- TASK BRIEF: Transcribe each entry below exactly. Pictures do not go in the copy.

- DATASET RECORDS:
○ ○ ○

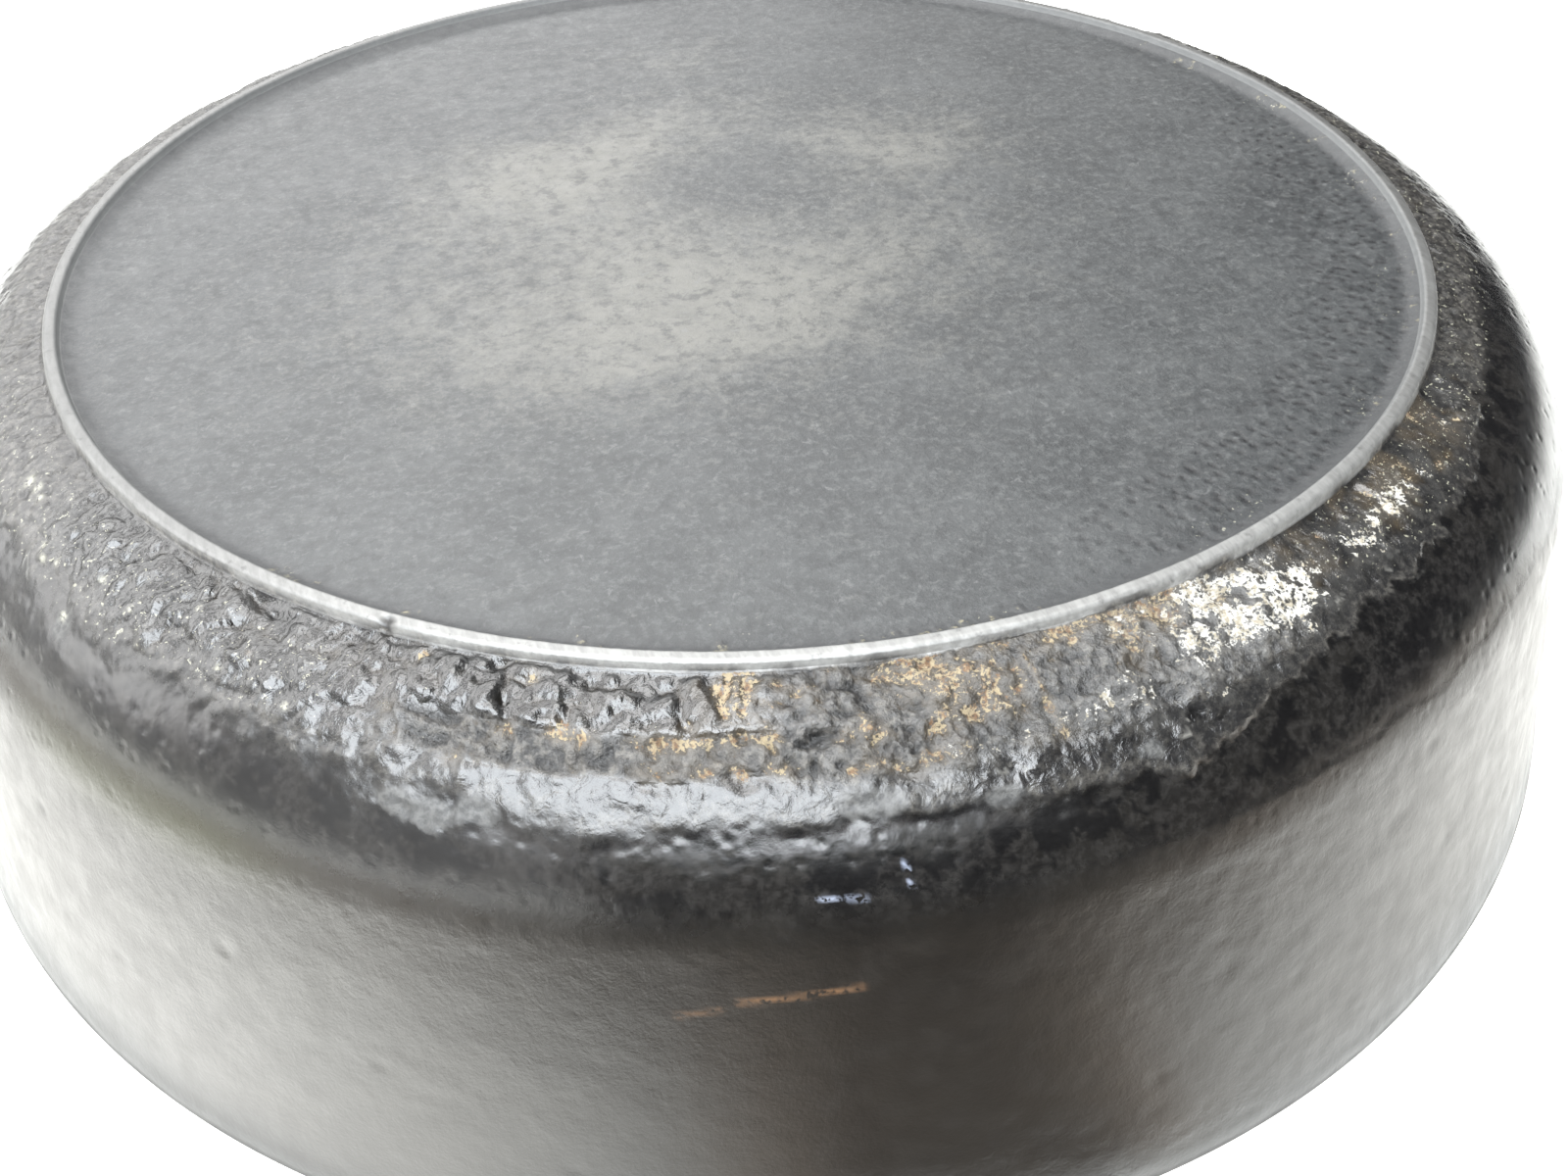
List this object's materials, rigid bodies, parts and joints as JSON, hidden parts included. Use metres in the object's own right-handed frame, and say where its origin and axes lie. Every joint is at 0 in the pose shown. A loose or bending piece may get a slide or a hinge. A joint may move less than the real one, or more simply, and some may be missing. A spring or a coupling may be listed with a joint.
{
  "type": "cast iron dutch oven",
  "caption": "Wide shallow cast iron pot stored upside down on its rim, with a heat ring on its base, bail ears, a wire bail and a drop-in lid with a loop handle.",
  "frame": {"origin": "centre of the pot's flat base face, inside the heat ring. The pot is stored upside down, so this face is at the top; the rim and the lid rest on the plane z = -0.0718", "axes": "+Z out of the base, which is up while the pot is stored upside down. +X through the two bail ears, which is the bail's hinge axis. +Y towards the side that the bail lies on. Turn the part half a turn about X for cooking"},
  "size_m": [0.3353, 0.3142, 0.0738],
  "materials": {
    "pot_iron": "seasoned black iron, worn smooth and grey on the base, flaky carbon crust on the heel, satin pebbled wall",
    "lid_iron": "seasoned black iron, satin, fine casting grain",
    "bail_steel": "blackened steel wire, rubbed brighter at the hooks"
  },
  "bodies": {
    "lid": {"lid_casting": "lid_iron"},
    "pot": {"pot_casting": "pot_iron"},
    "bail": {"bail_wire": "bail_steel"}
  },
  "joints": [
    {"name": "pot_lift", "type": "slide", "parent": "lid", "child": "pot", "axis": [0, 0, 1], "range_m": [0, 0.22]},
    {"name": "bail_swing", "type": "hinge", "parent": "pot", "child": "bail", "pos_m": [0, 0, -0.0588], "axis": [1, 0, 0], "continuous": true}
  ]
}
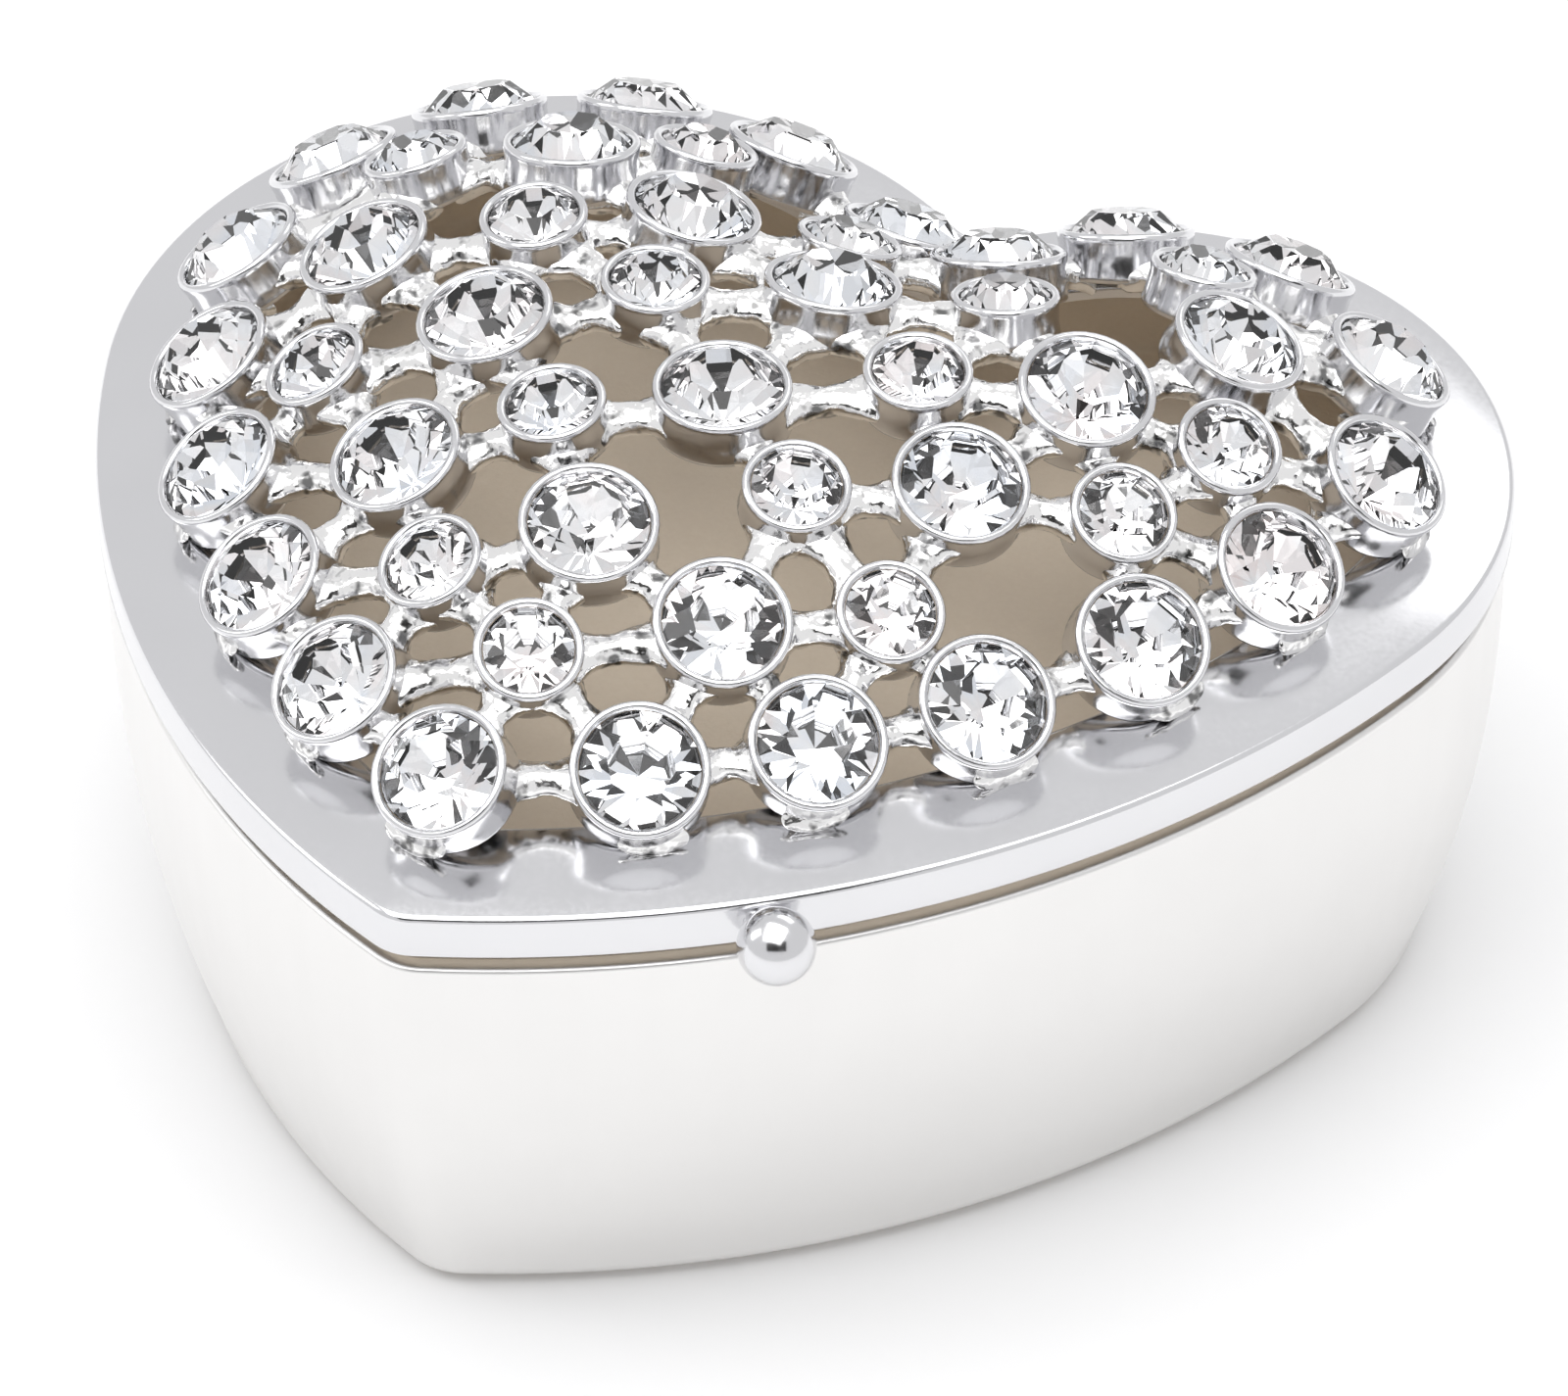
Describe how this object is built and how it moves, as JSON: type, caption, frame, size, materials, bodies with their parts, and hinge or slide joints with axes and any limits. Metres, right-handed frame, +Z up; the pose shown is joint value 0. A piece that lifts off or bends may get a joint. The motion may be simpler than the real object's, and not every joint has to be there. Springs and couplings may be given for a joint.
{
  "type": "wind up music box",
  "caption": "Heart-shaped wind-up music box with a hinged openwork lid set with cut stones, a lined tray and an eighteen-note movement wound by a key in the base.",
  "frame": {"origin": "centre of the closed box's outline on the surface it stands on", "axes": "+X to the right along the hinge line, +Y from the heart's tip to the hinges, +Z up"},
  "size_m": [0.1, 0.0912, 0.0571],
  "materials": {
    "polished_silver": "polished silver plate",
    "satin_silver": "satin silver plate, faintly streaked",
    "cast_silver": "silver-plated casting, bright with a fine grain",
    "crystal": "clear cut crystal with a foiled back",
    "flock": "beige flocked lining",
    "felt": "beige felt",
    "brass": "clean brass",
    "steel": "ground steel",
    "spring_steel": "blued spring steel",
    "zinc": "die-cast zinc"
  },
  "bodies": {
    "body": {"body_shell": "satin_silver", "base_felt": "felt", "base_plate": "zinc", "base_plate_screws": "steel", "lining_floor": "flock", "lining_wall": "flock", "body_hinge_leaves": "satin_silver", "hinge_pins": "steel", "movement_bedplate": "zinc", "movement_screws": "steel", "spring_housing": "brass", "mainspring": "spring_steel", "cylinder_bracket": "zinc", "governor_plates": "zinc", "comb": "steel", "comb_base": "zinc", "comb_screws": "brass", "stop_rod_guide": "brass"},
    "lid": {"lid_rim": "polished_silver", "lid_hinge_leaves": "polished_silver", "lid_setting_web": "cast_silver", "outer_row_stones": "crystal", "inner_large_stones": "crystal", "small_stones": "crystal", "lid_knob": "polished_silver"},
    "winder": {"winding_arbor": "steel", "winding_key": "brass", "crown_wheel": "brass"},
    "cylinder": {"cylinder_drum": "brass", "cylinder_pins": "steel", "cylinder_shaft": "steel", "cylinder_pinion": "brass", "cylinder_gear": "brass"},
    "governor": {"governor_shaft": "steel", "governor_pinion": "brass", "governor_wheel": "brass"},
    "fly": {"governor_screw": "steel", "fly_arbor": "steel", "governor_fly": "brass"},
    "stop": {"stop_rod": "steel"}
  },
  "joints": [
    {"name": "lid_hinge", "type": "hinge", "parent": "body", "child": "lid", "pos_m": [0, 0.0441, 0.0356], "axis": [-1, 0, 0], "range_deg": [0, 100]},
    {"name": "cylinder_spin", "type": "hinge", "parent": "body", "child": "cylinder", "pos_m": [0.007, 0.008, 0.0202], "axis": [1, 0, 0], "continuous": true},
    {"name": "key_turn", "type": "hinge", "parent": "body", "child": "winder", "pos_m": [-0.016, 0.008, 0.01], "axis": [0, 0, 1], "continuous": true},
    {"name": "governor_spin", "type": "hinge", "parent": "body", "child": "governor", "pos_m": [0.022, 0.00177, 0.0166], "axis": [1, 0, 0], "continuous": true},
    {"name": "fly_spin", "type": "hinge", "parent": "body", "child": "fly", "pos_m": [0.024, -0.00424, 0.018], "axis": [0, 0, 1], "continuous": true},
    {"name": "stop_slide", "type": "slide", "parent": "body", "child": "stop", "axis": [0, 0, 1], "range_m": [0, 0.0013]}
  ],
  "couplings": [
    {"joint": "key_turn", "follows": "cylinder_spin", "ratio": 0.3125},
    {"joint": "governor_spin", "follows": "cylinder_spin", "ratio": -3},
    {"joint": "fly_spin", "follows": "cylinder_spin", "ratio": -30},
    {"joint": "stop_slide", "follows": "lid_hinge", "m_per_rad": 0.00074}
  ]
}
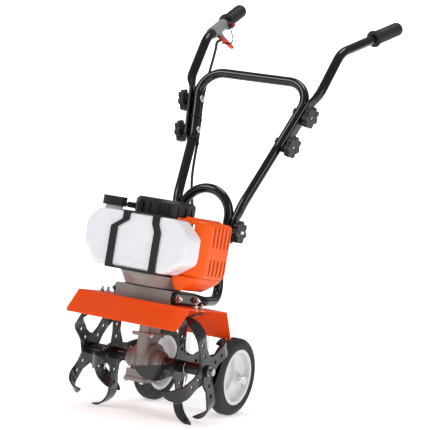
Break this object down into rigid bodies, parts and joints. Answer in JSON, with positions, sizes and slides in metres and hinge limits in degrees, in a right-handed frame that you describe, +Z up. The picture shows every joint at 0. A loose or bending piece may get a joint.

○ ○ ○

- OUTPUT OF THE EXERCISE:
List this object's materials, rigid bodies, parts and joints as JSON, hidden parts included. Use metres in the object's own right-handed frame, and say where its origin and axes lie. Every joint is at 0 in the pose shown. A loose or bending piece may get a slide or a hinge. A joint may move less than the real one, or more simply, and some may be missing. A spring or a coupling may be listed with a joint.
{
  "type": "cast iron dutch oven",
  "caption": "Wide shallow cast iron pot stored upside down on its rim, with a heat ring on its base, bail ears, a wire bail and a drop-in lid with a loop handle.",
  "frame": {"origin": "centre of the pot's flat base face, inside the heat ring. The pot is stored upside down, so this face is at the top; the rim and the lid rest on the plane z = -0.0718", "axes": "+Z out of the base, which is up while the pot is stored upside down. +X through the two bail ears, which is the bail's hinge axis. +Y towards the side that the bail lies on. Turn the part half a turn about X for cooking"},
  "size_m": [0.3353, 0.3142, 0.0738],
  "materials": {
    "pot_iron": "seasoned black iron, worn smooth and grey on the base, flaky carbon crust on the heel, satin pebbled wall",
    "lid_iron": "seasoned black iron, satin, fine casting grain",
    "bail_steel": "blackened steel wire, rubbed brighter at the hooks"
  },
  "bodies": {
    "lid": {"lid_casting": "lid_iron"},
    "pot": {"pot_casting": "pot_iron"},
    "bail": {"bail_wire": "bail_steel"}
  },
  "joints": [
    {"name": "pot_lift", "type": "slide", "parent": "lid", "child": "pot", "axis": [0, 0, 1], "range_m": [0, 0.22]},
    {"name": "bail_swing", "type": "hinge", "parent": "pot", "child": "bail", "pos_m": [0, 0, -0.0588], "axis": [1, 0, 0], "continuous": true}
  ]
}
Describe how this object is built and how it moves, as JSON: type, caption, frame, size, materials, bodies with their parts, and hinge or slide joints with axes and any limits. Metres, right-handed frame, +Z up; the pose shown is joint value 0. A piece that lifts off or bends may get a joint. The motion may be simpler than the real object's, and not every joint has to be there. Springs and couplings may be given for a joint.
{
  "type": "wind up music box",
  "caption": "Heart-shaped wind-up music box with a hinged openwork lid set with cut stones, a lined tray and an eighteen-note movement wound by a key in the base.",
  "frame": {"origin": "centre of the closed box's outline on the surface it stands on", "axes": "+X to the right along the hinge line, +Y from the heart's tip to the hinges, +Z up"},
  "size_m": [0.1, 0.0912, 0.0571],
  "materials": {
    "polished_silver": "polished silver plate",
    "satin_silver": "satin silver plate, faintly streaked",
    "cast_silver": "silver-plated casting, bright with a fine grain",
    "crystal": "clear cut crystal with a foiled back",
    "flock": "beige flocked lining",
    "felt": "beige felt",
    "brass": "clean brass",
    "steel": "ground steel",
    "spring_steel": "blued spring steel",
    "zinc": "die-cast zinc"
  },
  "bodies": {
    "body": {"body_shell": "satin_silver", "base_felt": "felt", "base_plate": "zinc", "base_plate_screws": "steel", "lining_floor": "flock", "lining_wall": "flock", "body_hinge_leaves": "satin_silver", "hinge_pins": "steel", "movement_bedplate": "zinc", "movement_screws": "steel", "spring_housing": "brass", "mainspring": "spring_steel", "cylinder_bracket": "zinc", "governor_plates": "zinc", "comb": "steel", "comb_base": "zinc", "comb_screws": "brass", "stop_rod_guide": "brass"},
    "lid": {"lid_rim": "polished_silver", "lid_hinge_leaves": "polished_silver", "lid_setting_web": "cast_silver", "outer_row_stones": "crystal", "inner_large_stones": "crystal", "small_stones": "crystal", "lid_knob": "polished_silver"},
    "winder": {"winding_arbor": "steel", "winding_key": "brass", "crown_wheel": "brass"},
    "cylinder": {"cylinder_drum": "brass", "cylinder_pins": "steel", "cylinder_shaft": "steel", "cylinder_pinion": "brass", "cylinder_gear": "brass"},
    "governor": {"governor_shaft": "steel", "governor_pinion": "brass", "governor_wheel": "brass"},
    "fly": {"governor_screw": "steel", "fly_arbor": "steel", "governor_fly": "brass"},
    "stop": {"stop_rod": "steel"}
  },
  "joints": [
    {"name": "lid_hinge", "type": "hinge", "parent": "body", "child": "lid", "pos_m": [0, 0.0441, 0.0356], "axis": [-1, 0, 0], "range_deg": [0, 100]},
    {"name": "cylinder_spin", "type": "hinge", "parent": "body", "child": "cylinder", "pos_m": [0.007, 0.008, 0.0202], "axis": [1, 0, 0], "continuous": true},
    {"name": "key_turn", "type": "hinge", "parent": "body", "child": "winder", "pos_m": [-0.016, 0.008, 0.01], "axis": [0, 0, 1], "continuous": true},
    {"name": "governor_spin", "type": "hinge", "parent": "body", "child": "governor", "pos_m": [0.022, 0.00177, 0.0166], "axis": [1, 0, 0], "continuous": true},
    {"name": "fly_spin", "type": "hinge", "parent": "body", "child": "fly", "pos_m": [0.024, -0.00424, 0.018], "axis": [0, 0, 1], "continuous": true},
    {"name": "stop_slide", "type": "slide", "parent": "body", "child": "stop", "axis": [0, 0, 1], "range_m": [0, 0.0013]}
  ],
  "couplings": [
    {"joint": "key_turn", "follows": "cylinder_spin", "ratio": 0.3125},
    {"joint": "governor_spin", "follows": "cylinder_spin", "ratio": -3},
    {"joint": "fly_spin", "follows": "cylinder_spin", "ratio": -30},
    {"joint": "stop_slide", "follows": "lid_hinge", "m_per_rad": 0.00074}
  ]
}
Break this object down into rigid bodies, parts and joints. Answer in JSON, with positions, sizes and slides in metres and hinge limits in degrees, in a right-handed frame that you describe, +Z up. The picture shows every joint at 0. A loose or bending piece may get a joint.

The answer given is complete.